Exilio de casa (parte 5)

¿Un gallo tiene nombre? Digo: ¿se identifica, como un ser humano lo hace, con una denominación de una forma tan íntima?. Tal es la identificación para la mayoría de nosotros que es difícil desarraigarnos del nombre y también de todo lo que viene con él. Son las 5 y se repite la postal (no exclusiva a los amaneceres) que acompaña mi vida en esta casa: el gallo vuelve a enarbolar su grito espeluznante.

Escuché alguna vez que los gatos tienen una fidelidad por los lugares mientras que los perros la tienen por los amos; llamémosle una conexión. Se identifican con alguna forma. Funden su esencia con una idea al punto de perder sus límites. Se hacen gato-espacio o perro-amo. Es el proceso de la domesticación; los campos dorados del zorro de Exupéry.

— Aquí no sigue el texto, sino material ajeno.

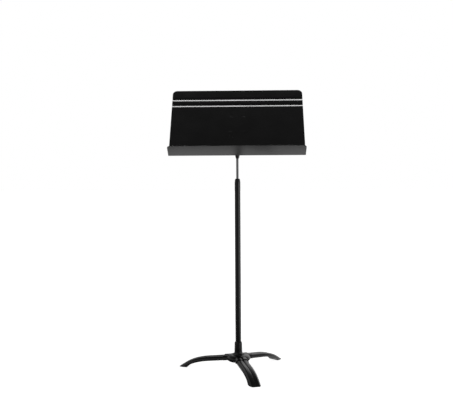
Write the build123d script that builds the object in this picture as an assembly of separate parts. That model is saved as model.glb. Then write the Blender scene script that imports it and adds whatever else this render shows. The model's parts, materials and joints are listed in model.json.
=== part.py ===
from build123d import *
from math import asin, cos, radians, sin, tan
import os

# Free-standing orchestra music stand, in millimetres.
# Everything is drawn about the shaft: the tube's axis is Z and the floor is Z = 0. At the end all
# nodes move together along Y, so that the row's origin is the bottom centre of the whole stand.
# -Y is the player's side, +X is the player's right hand as they face the desk.

# ---- desk: one bent aluminium sheet ----
DESK_WIDTH = 508.0
DESK_HEIGHT = 317.5
SHELF_DEPTH = 60.0
SHEET = 1.6
FOLD_RADIUS = 3.0
TOP_CORNER_RADIUS = 18.0
SHELF_CORNER_RADIUS = 11.0
GROOVE_HEIGHTS = (243.8, 273.4)
GROOVE_HALF_WIDTH = 9.0
GROOVE_DEPTH = 3.2
GROOVE_EDGE_RADIUS = 1.8
DESK_LEAN = 35.0
FOLD_Z = 831.0

# ---- bracket behind the desk, and its rivets ----
PIVOT_UP_DESK = 148.0
PIVOT_BEHIND_DESK = 39.6
EAR_R = 13.0
EAR_SHEET = 3.0
EAR_ROOT_HALF = 30.0
PLATE_UP_DESK = 145.0
PLATE_WIDTH = 70.0
PLATE_HEIGHT = 94.0
PLATE_SHEET = 2.5
PLATE_CORNER_RADIUS = 8.0
RIVET_SPACING_X = 48.5
RIVET_SPACING_UP = 72.0
RIVET_SHANK_R = 2.4
RIVET_HEAD_R = 4.6
RIVET_HEAD_HEIGHT = 1.2
RIVET_HOLE_GAP = 0.1

# ---- tilt bolt and what is threaded on it ----
BOLT_R = 4.0
BOLT_HEAD_HEIGHT = 5.3
BOLT_TAIL = 1.8
NUT_FLATS = 13.0
NUT_HEX_HEIGHT = 6.5
NUT_HEIGHT = 8.0
NUT_CROWN_SHARE = 0.86
HEX_CORNER_SHARE = 0.70
HEX_TOP_SHARE = 0.47
WASHER_R = 8.0
WASHER_SHEET = 1.6
WASHER_GAP = 0.3
FRICTION_WASHER_R = 11.0
FRICTION_WASHER_THICKNESS = 1.5
CUP_OUTER_R = 9.0
CUP_SHEET = 0.9
CUP_RISE = 0.5

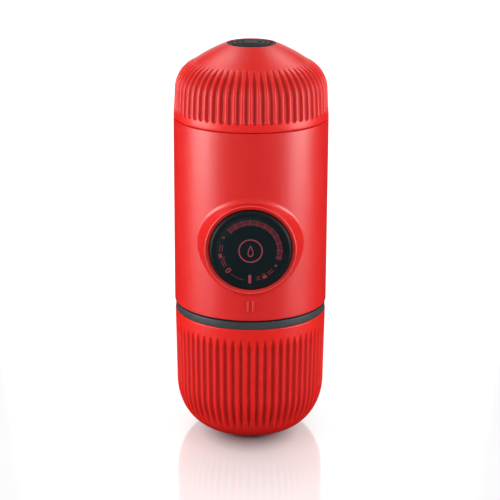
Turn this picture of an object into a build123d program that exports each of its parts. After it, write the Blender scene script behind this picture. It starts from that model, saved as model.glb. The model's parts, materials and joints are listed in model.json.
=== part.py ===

¿El gallo sabrá reconocer su nombre? ¿El gesto de amor (quizá incomprensible) de un humano para diferenciarlo de entre todos los demás gallos? ¿O percibirá más allá de lo evidente, pasará por alto las nomenclaturas y lo vivirá todo como algo irrepetible a cada instante? Será acaso por eso que este gallo (o el fantasma de su voz que solo conocieron mis oídos medianera mediante) derrama toda su fuerza celebrando, hace treinta años, cada nacimiento de la luz con el filo bestial de su laringe.